::: Dataset content

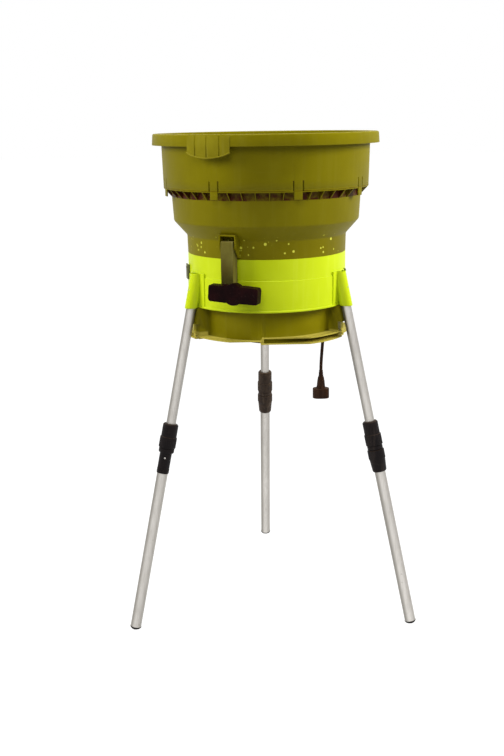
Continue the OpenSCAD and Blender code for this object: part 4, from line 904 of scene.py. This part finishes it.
# Discharge skirt, with a painted highlight making it paler on its lips and webs
skirtPlastic = dict(hopperPlastic, outerR=169.6, lipHighlightBand=(668, 688), lipHighlightTone=rgb(206, 190, 84), lipHighlightShare=0.6)
skirt = copySolid("skirt_shell", "discharge_skirt", "root", "hopper_plastic", 0.7)
skirt.data.materials.clear()
skirt.data.materials.append(plasticMaterial("skirtPlastic", skirtPlastic))
print("skirt made")

# Legs
collarLook = {
    "s": 373, "length": 120, "raise": {"left": 3, "right": 0, "back": 27}, "sleeveUp": 3, "sleeveR": 13.9,
    "sleeveIn": 12.6, "midS": 52, "midH": 11, "midR": 17.8, "threadH": 0.5, "nutR": 19.5, "nutEndR": 17.8,
    "nutTipR": 15.6, "upperBore": 11.3, "nutBore": 14.7, "lowerBore": 12.8, "gap": 0.3, "nutEndT": 6,
    "upperGrip": 25, "lowerGrip": 21, "flutes": 30, "fluteDeep": 0.55, "steps": 240,
}


# Shallow grip flutes run along a nut wherever it is close to its full radius
def fluted(verts, look, fullR, depth):
    for v in verts:
        radius = v.co.xy.length / mm
        if radius > fullR - 0.6:
            wave = 0.5 + 0.5 * math.cos(look["flutes"] * math.atan2(v.co.y, v.co.x))
            v.co.xy *= 1 - depth * wave / radius


def makeUpperNut(leg, look, slot):
    low = look["midS"] + look["midH"] + look["gap"]
    step = low + look["upperGrip"]
    top = look["length"]
    bm = bmesh.new()
    verts = lathe(bm, [
        (look["nutBore"], low), (look["nutR"], low, 1.2), (look["nutR"], low + 3), (look["nutR"], step - 3),
        (look["nutR"], step, 1.1), (look["nutEndR"], step + 0.8, 0.2), (look["nutEndR"], top - 3, 1.2),
        (look["nutEndR"] - 3, top, 0.8), (look["upperBore"], top), (look["upperBore"], top - look["nutEndT"]),
        (look["nutBore"], top - look["nutEndT"] - 1)], look["steps"])
    fluted(verts, look, look["nutR"], look["fluteDeep"])
    place = legPlace(leg) @ Matrix.Translation((0, 0, (look["s"] + look["raise"][leg]) * mm))
    finishPiece(leg + "_top_collar", bm, leg + "_upper_nut", slot, [leg + "_upper_nut"], place=place)


def makeLowerNut(leg, look, slot):
    top = look["midS"] - look["gap"]
    step = top - look["lowerGrip"]
    bm = bmesh.new()
    verts = lathe(bm, [
        (look["nutBore"], top), (look["nutR"], top, 1.2), (look["nutR"], top - 3), (look["nutR"], step + 3),
        (look["nutR"], step, 1.1), (look["nutEndR"] + 0.6, step - 0.8, 0.3), (look["nutTipR"] + 0.6, 2, 0.8),
        (look["nutTipR"] - 0.8, 0, 0.5), (look["lowerBore"], 0),
        (look["lowerBore"], look["sleeveUp"] - look["gap"]), (look["nutBore"], look["sleeveUp"] - look["gap"])],
        look["steps"])
    fluted(verts, look, look["nutR"], look["fluteDeep"])
    place = legPlace(leg) @ Matrix.Translation((0, 0, (look["s"] + look["raise"][leg]) * mm))
    finishPiece(leg + "_low_collar", bm, leg + "_lower_nut", slot, [leg + "_lower_nut"], place=place)


def tubeMaterial(leg):
    back = legPlace(leg).to_3x3().inverted().to_euler()
    return metalMaterial(leg + "Tube", silverTube, tuple(back))


def makeTubes(leg, look):
    material = tubeMaterial(leg)
    place = legPlace(leg)
    collar = collarLook["s"]
    wall = look["tubeWall"]
    bm = bmesh.new()
    low, high = collar - 6, look["tubeTop"]
    lathe(bm, [
        (look["upperR"] - wall, low), (look["upperR"], low, 0.3), (look["upperR"], high, 0.4),
        (look["upperR"] - wall, high)], 72)
    finishPiece(leg + "_inner_tube", bm, "root", "silver_tube", [leg + "_upper_tube"], material, place=place)
    bm = bmesh.new()
    low, high = look["sole"], collar + 60
    lathe(bm, [
        (look["lowerR"] - wall, low), (look["lowerR"], low, 0.3), (look["lowerR"], high, 0.3),
        (look["lowerR"] - wall, high)], 72)
    finishPiece(leg + "_outer_tube", bm, leg + "_leg", "silver_tube", [leg + "_lower_tube"], material, place=place)


def makeLeg(leg):
    makeTubes(leg, legLook)
    slot = slots[leg + "_upper_nut"]
    makeUpperNut(leg, collarLook, slot)
    if leg + "_lower_nut" in nodes:
        makeLowerNut(leg, collarLook, slot)
    copySolid(leg + "_core", leg + "_sleeve", leg + "_leg", slots[leg + "_sleeve"], 0.4, 2, 25)


slots = {part["node"]: part["material_slot"] for part in frame["record"]["subparts"]}
for leg in legLook["azimuths"]:
    makeLeg(leg)
print("legs made")


# Every other node keeps its solid and takes the finish of its slot
def dressNodes():
    shown = [name for name, piece in nodes.items() if not piece.hide_render]
    for name in shown:
        piece = nodes[name]
        slot = slots[name]
        piece.data.materials.clear()
        piece.data.materials.append(materials[slot])
    print("nodes dressed:", ", ".join(sorted(shown)))


materials["silver_tube"] = metalMaterial("silverTube", silverTube)
dressNodes()

# Floor, background and lamps
stageLook = {
    "floorSize": 60, "floorTone": (0.55, 0.55, 0.55, 1), "floorWhite": 0.7, "glow": 1.38, "sky": 0.2,
    "lamps": {
        "left": {"place": (-2.7, -0.5, 2.0), "size": 1.2, "power": 62},
        "right": {"place": (2.7, -0.3, 2.1), "size": 1.2, "power": 96},
        "front": {"place": (-0.5, -2.9, 2.7), "size": 1.3, "power": 26},
        "top": {"place": (-0.2, -0.5, 3.4), "size": 1.2, "power": 38},
    },
}


# White for the camera and for mirrors, and a plain share of light for the rest
def seenShare(tree):
    rays = tree.nodes.new("ShaderNodeLightPath")
    seen = combined(tree, rays.outputs["Is Camera Ray"], rays.outputs["Is Glossy Ray"], "MAXIMUM")
    return combined(tree, seen, rays.outputs["Is Transmission Ray"], "MAXIMUM")


def makeStage(look):
    bm = bmesh.new()
    bmesh.ops.create_grid(bm, x_segments=1, y_segments=1, size=look["floorSize"] / 2)
    mesh = bpy.data.meshes.new("floor")
    bm.to_mesh(mesh)
    bm.free()
    floor = bpy.data.objects.new("floor", mesh)
    scene.collection.objects.link(floor)
    material, tree, shader, where = startMaterial("floor")
    shader.inputs["Base Color"].default_value = look["floorTone"]
    shader.inputs["Roughness"].default_value = 0.9
    glow = addNode(tree, "ShaderNodeEmission", {"Color": (1, 1, 1, 1), "Strength": look["glow"]})
    share = combined(tree, seenShare(tree), look["floorWhite"])
    both = addNode(tree, "ShaderNodeMixShader", {0: share, 1: shader.outputs[0], 2: glow.outputs[0]})
    output = next(n for n in tree.nodes if n.type == "OUTPUT_MATERIAL")
    tree.links.new(both.outputs[0], output.inputs[0])
    mesh.materials.append(material)

    world = bpy.data.worlds.new("studio")
    scene.world = world
    world.use_nodes = True
    tree = world.node_tree
    sky = next(n for n in tree.nodes if n.type == "BACKGROUND")
    sky.inputs["Color"].default_value = (1, 1, 1, 1)
    level = ramp(tree, seenShare(tree), 0.0, 1.0, 1.0 - look["sky"])
    tree.links.new(combined(tree, level, look["sky"], "ADD"), sky.inputs["Strength"])

    for name, lamp in look["lamps"].items():
        light = bpy.data.lights.new(name + "Lamp", "AREA")
        light.shape = "SQUARE"
        light.size = lamp["size"]
        light.energy = lamp["power"]
        holder = bpy.data.objects.new(name + "Lamp", light)
        holder.location = lamp["place"]
        aim = Vector((0, 0, 0.8)) - Vector(lamp["place"])
        holder.rotation_euler = aim.to_track_quat("-Z", "Y").to_euler()
        holder.visible_glossy = False
        scene.collection.objects.link(holder)


makeStage(stageLook)
print("stage made")

bpy.context.view_layer.update()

::::::

Objective >> Restate word for word only the lines running from the beginning of the data to the line holding "v.co.xy *= 1", both included.

Answer to this task >>
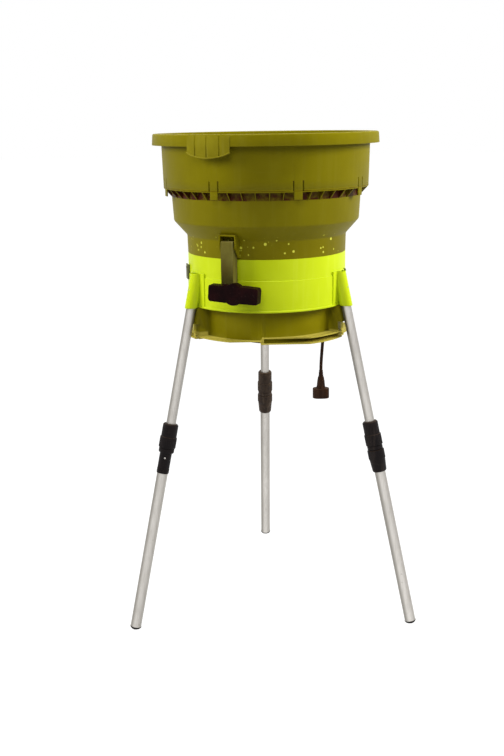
Continue the OpenSCAD and Blender code for this object: part 4, from line 904 of scene.py. This part finishes it.
# Discharge skirt, with a painted highlight making it paler on its lips and webs
skirtPlastic = dict(hopperPlastic, outerR=169.6, lipHighlightBand=(668, 688), lipHighlightTone=rgb(206, 190, 84), lipHighlightShare=0.6)
skirt = copySolid("skirt_shell", "discharge_skirt", "root", "hopper_plastic", 0.7)
skirt.data.materials.clear()
skirt.data.materials.append(plasticMaterial("skirtPlastic", skirtPlastic))
print("skirt made")

# Legs
collarLook = {
    "s": 373, "length": 120, "raise": {"left": 3, "right": 0, "back": 27}, "sleeveUp": 3, "sleeveR": 13.9,
    "sleeveIn": 12.6, "midS": 52, "midH": 11, "midR": 17.8, "threadH": 0.5, "nutR": 19.5, "nutEndR": 17.8,
    "nutTipR": 15.6, "upperBore": 11.3, "nutBore": 14.7, "lowerBore": 12.8, "gap": 0.3, "nutEndT": 6,
    "upperGrip": 25, "lowerGrip": 21, "flutes": 30, "fluteDeep": 0.55, "steps": 240,
}


# Shallow grip flutes run along a nut wherever it is close to its full radius
def fluted(verts, look, fullR, depth):
    for v in verts:
        radius = v.co.xy.length / mm
        if radius > fullR - 0.6:
            wave = 0.5 + 0.5 * math.cos(look["flutes"] * math.atan2(v.co.y, v.co.x))
            v.co.xy *= 1 - depth * wave / radius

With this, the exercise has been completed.